▸ **Work required**
Up to and including the line containing "return DOOR_BOTTOM / 2 - slope * z", please reproduce the lines of the listing below, starting from the top.

--- start ---

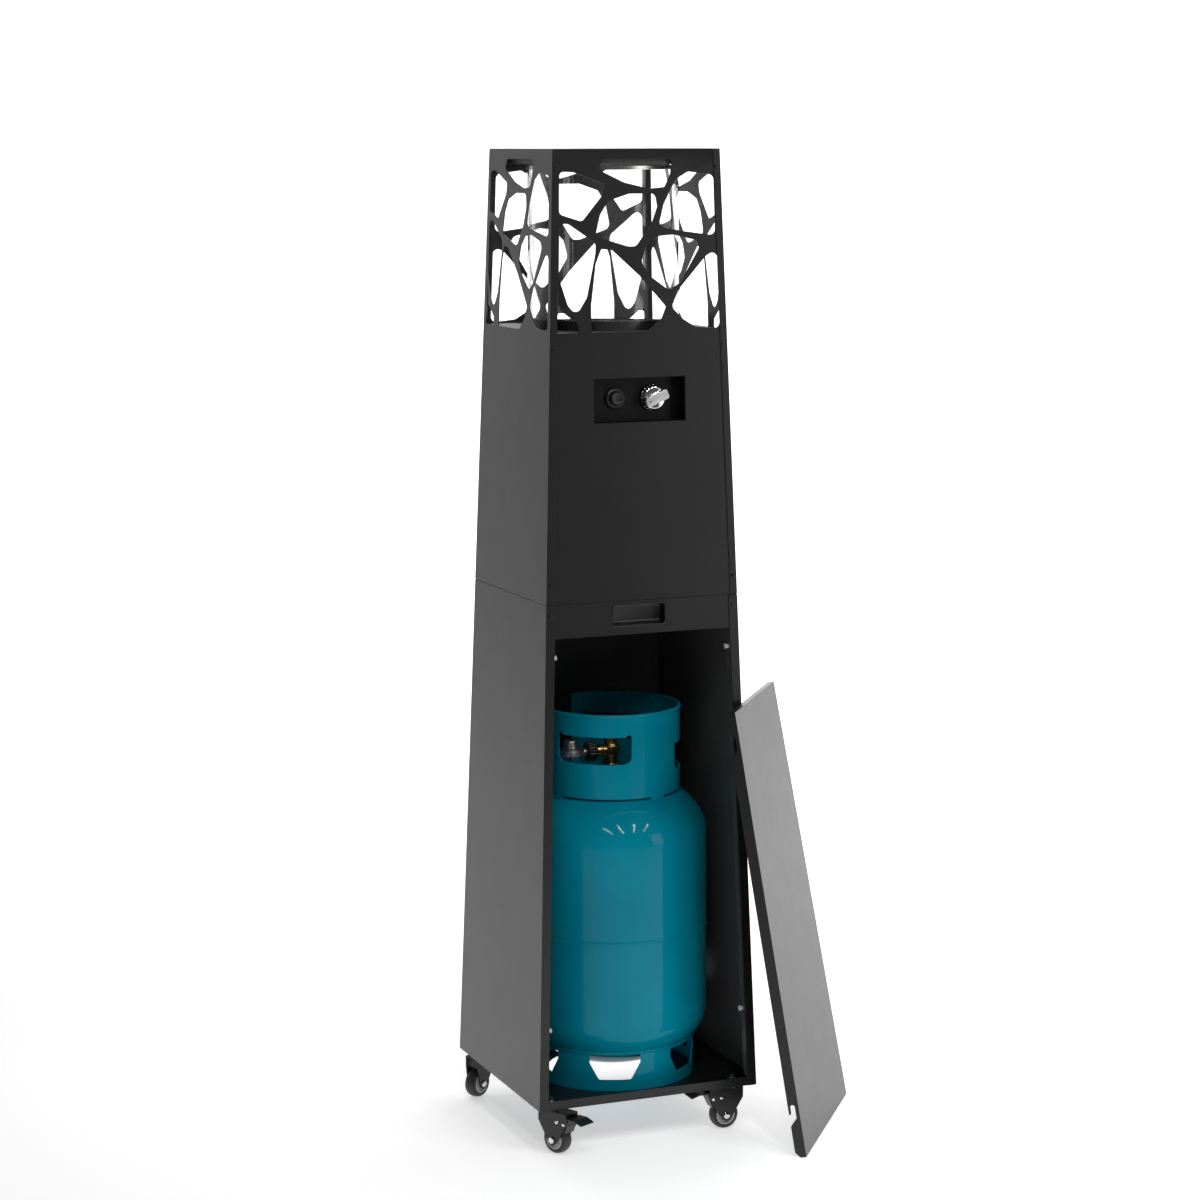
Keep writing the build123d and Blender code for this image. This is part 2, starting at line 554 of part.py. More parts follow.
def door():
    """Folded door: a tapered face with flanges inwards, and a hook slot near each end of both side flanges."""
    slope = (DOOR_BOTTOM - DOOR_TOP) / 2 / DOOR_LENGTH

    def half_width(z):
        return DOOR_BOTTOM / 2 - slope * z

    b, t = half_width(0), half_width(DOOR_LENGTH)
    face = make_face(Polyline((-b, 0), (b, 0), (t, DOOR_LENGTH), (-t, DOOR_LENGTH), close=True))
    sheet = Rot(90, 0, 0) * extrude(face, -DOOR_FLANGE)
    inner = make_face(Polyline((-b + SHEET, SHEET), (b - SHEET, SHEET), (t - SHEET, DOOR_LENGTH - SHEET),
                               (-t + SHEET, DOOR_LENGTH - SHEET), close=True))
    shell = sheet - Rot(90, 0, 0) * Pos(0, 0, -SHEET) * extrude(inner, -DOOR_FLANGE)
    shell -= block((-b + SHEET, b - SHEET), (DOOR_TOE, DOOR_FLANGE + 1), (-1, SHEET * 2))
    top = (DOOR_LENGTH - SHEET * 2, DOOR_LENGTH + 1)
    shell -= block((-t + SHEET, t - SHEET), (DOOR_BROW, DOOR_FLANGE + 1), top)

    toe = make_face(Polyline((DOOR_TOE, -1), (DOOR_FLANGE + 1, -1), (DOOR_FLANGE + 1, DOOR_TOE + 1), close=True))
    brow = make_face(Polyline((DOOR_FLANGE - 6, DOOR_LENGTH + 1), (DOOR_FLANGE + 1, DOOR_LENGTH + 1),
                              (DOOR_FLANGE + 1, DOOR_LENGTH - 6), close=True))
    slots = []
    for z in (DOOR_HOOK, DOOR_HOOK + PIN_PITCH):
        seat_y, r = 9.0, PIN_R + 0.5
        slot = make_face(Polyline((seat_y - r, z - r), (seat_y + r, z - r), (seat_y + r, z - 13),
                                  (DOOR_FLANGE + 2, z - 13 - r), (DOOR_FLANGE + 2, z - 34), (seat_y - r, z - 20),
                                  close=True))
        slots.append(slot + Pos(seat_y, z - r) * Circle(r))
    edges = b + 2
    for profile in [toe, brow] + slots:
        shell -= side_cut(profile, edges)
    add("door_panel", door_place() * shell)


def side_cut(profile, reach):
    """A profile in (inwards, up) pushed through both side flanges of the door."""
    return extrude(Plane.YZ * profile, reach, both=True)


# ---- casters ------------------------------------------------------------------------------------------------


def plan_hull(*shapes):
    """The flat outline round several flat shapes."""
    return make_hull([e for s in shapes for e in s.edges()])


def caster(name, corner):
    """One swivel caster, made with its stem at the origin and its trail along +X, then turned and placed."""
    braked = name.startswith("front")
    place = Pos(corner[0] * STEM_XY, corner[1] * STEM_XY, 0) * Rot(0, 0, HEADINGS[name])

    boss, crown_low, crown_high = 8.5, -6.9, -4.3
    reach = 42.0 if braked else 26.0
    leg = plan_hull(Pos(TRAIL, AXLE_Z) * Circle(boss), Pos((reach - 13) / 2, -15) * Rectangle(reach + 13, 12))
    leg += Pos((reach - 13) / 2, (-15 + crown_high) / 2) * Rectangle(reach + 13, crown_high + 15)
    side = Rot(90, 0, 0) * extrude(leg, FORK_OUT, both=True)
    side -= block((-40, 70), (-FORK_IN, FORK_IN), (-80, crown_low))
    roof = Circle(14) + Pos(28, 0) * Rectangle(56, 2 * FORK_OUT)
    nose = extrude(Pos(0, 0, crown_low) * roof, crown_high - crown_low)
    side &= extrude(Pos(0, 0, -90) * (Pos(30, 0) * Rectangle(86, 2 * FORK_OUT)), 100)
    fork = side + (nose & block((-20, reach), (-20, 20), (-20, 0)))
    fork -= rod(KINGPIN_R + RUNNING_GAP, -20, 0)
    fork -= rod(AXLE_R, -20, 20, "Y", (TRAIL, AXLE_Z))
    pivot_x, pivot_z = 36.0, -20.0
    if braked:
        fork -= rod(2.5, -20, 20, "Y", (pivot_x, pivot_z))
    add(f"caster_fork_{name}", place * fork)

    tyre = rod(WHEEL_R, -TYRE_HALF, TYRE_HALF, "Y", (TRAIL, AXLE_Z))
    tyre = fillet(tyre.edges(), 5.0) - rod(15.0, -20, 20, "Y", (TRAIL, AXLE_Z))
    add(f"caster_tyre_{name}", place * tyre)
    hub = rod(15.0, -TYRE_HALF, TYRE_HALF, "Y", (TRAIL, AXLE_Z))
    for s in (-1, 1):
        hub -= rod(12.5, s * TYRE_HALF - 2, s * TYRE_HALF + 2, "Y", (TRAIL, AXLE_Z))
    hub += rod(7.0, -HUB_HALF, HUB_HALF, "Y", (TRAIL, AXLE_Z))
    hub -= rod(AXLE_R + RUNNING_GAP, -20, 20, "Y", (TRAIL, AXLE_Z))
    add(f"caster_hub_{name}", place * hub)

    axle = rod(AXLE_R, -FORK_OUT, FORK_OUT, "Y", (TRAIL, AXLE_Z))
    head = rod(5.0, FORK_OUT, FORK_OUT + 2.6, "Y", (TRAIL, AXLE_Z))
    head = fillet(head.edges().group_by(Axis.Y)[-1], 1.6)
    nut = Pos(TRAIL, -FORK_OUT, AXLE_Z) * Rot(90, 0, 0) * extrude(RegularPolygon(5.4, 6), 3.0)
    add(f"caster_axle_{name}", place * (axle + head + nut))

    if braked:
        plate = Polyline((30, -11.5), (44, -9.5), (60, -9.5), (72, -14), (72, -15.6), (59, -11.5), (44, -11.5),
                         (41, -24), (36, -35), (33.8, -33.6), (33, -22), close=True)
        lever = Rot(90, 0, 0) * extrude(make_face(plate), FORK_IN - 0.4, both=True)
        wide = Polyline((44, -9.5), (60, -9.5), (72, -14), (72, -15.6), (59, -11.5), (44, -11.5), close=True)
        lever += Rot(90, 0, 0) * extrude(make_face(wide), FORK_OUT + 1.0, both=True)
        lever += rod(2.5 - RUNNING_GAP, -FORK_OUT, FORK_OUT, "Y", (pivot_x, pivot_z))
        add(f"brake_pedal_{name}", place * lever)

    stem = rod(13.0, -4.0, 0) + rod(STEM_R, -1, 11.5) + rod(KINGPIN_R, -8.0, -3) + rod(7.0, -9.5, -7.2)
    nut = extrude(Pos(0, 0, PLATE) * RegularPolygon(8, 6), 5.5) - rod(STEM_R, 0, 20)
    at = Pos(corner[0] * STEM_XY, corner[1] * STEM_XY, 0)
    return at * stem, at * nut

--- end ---

▸ **Result of this exercise**
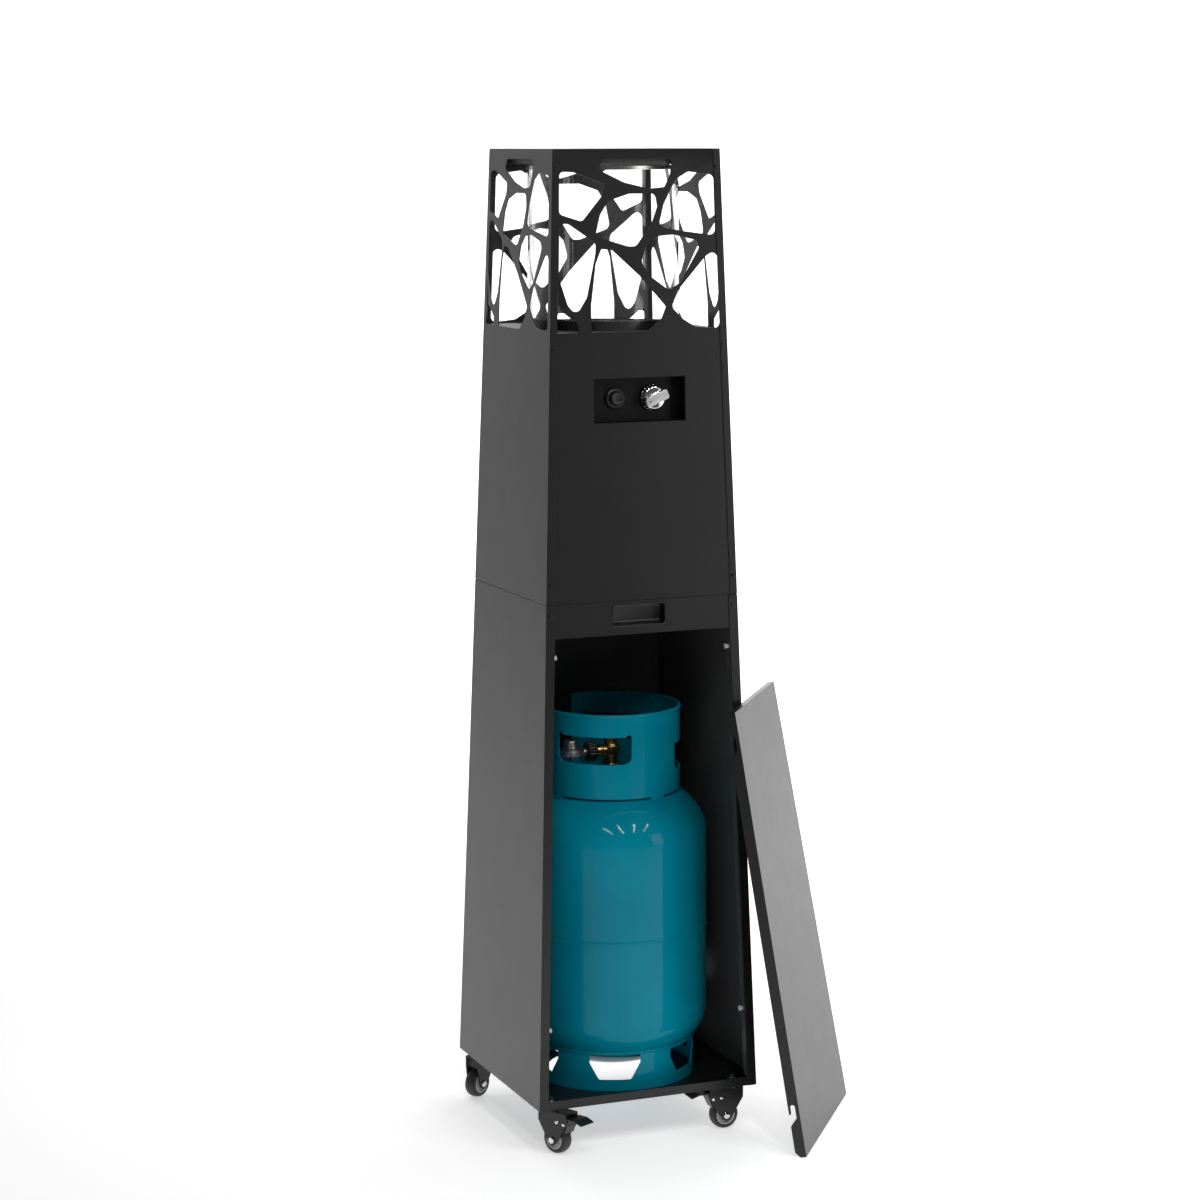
Keep writing the build123d and Blender code for this image. This is part 2, starting at line 554 of part.py. More parts follow.
def door():
    """Folded door: a tapered face with flanges inwards, and a hook slot near each end of both side flanges."""
    slope = (DOOR_BOTTOM - DOOR_TOP) / 2 / DOOR_LENGTH

    def half_width(z):
        return DOOR_BOTTOM / 2 - slope * z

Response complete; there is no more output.